-- START OF Entries provided --

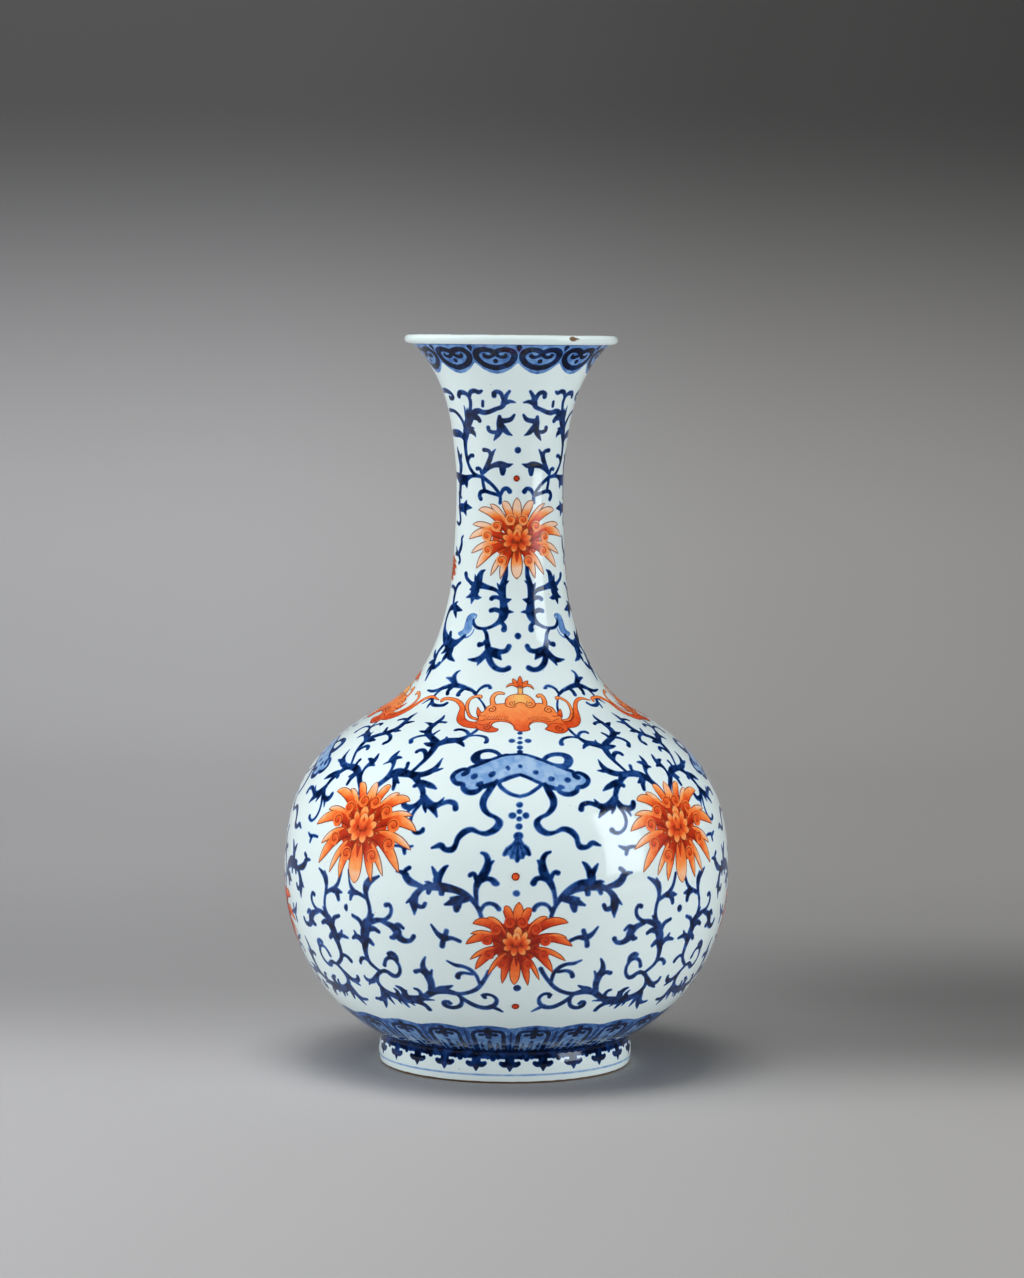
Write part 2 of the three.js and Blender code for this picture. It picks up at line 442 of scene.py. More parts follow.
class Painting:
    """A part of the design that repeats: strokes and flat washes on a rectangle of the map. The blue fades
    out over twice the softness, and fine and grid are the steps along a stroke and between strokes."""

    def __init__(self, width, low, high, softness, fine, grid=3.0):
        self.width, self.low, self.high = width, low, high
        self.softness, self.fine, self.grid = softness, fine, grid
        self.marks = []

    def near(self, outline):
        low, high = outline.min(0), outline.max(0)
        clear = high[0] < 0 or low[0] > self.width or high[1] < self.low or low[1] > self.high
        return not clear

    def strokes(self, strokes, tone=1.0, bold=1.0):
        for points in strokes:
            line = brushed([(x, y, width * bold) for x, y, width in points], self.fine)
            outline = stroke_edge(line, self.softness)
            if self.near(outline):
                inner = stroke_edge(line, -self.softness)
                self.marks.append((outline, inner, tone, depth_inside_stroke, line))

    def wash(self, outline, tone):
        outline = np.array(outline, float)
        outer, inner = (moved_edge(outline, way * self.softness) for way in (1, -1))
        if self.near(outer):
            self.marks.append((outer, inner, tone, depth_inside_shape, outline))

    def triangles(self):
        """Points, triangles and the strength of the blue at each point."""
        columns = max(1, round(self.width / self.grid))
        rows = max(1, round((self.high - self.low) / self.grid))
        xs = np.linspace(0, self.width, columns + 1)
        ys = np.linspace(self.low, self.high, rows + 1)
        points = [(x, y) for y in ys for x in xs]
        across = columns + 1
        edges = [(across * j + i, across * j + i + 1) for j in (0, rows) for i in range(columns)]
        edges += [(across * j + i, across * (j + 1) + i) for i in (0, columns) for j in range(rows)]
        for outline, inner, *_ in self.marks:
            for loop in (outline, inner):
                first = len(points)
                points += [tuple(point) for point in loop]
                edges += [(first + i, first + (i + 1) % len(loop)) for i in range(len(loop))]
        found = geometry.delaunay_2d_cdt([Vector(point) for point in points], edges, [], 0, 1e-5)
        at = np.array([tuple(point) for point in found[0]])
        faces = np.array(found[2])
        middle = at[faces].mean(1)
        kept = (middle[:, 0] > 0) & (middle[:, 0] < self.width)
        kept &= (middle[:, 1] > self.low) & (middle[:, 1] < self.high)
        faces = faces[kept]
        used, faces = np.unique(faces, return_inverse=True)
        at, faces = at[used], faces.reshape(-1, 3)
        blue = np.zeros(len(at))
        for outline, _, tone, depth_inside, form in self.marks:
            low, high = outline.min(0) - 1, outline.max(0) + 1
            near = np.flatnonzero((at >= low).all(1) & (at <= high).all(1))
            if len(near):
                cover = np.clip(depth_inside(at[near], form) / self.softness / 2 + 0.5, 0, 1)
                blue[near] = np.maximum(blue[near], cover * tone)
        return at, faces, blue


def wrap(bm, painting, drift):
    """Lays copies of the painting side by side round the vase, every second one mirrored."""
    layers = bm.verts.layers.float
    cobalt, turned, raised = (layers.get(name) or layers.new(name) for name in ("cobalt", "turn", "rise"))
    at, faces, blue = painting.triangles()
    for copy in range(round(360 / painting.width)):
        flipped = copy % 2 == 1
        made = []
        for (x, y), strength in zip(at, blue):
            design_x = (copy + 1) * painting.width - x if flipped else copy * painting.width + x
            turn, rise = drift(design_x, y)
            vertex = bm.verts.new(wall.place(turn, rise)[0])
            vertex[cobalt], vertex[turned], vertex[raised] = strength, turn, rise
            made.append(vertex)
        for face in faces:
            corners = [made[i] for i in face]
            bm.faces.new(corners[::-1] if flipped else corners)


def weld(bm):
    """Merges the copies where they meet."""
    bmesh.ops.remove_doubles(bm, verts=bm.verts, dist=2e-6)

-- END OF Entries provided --
-- START OF Entries provided --

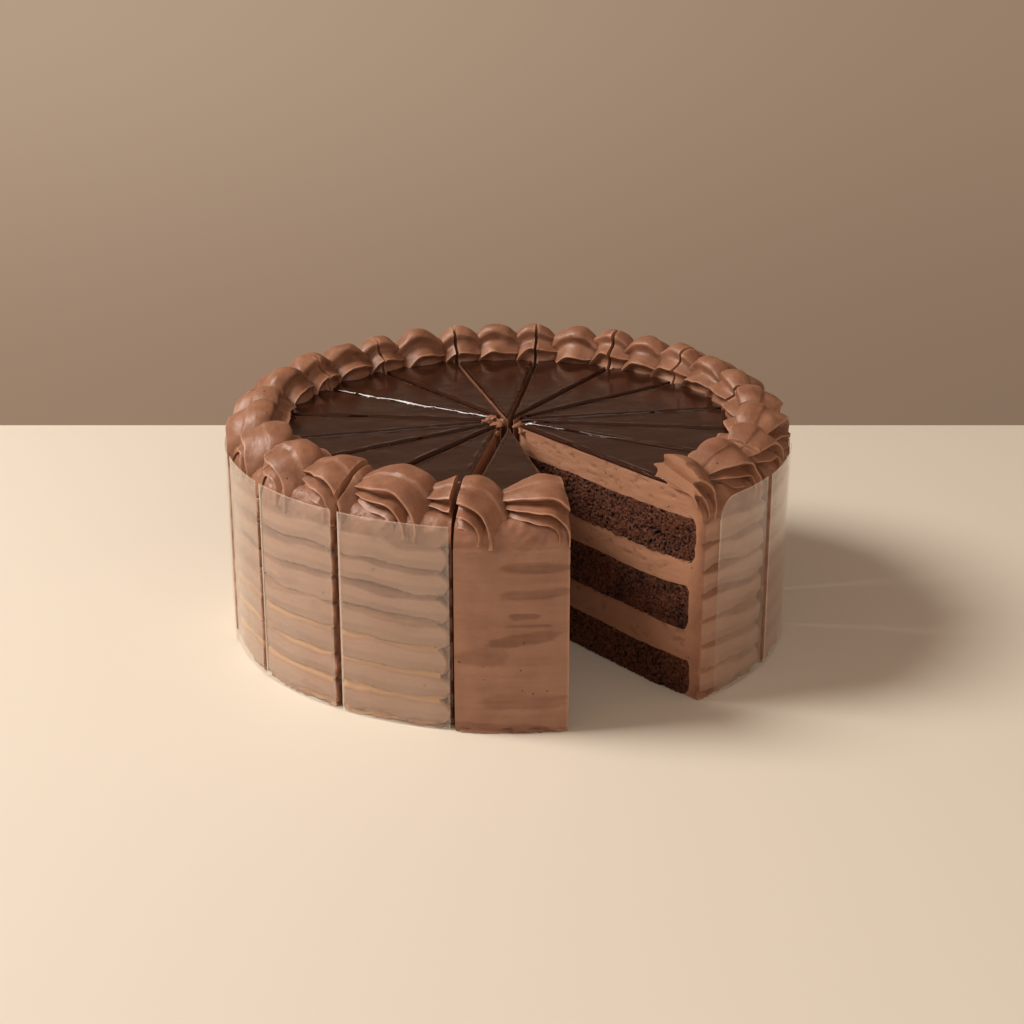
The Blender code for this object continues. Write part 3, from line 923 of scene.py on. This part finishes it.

-- END OF Entries provided --

Pull out every line in the data above that has the word "Blender".

Write part 2 of the three.js and Blender code for this picture. It picks up at line 442 of scene.py. More parts follow.
The Blender code for this object continues. Write part 3, from line 923 of scene.py on. This part finishes it.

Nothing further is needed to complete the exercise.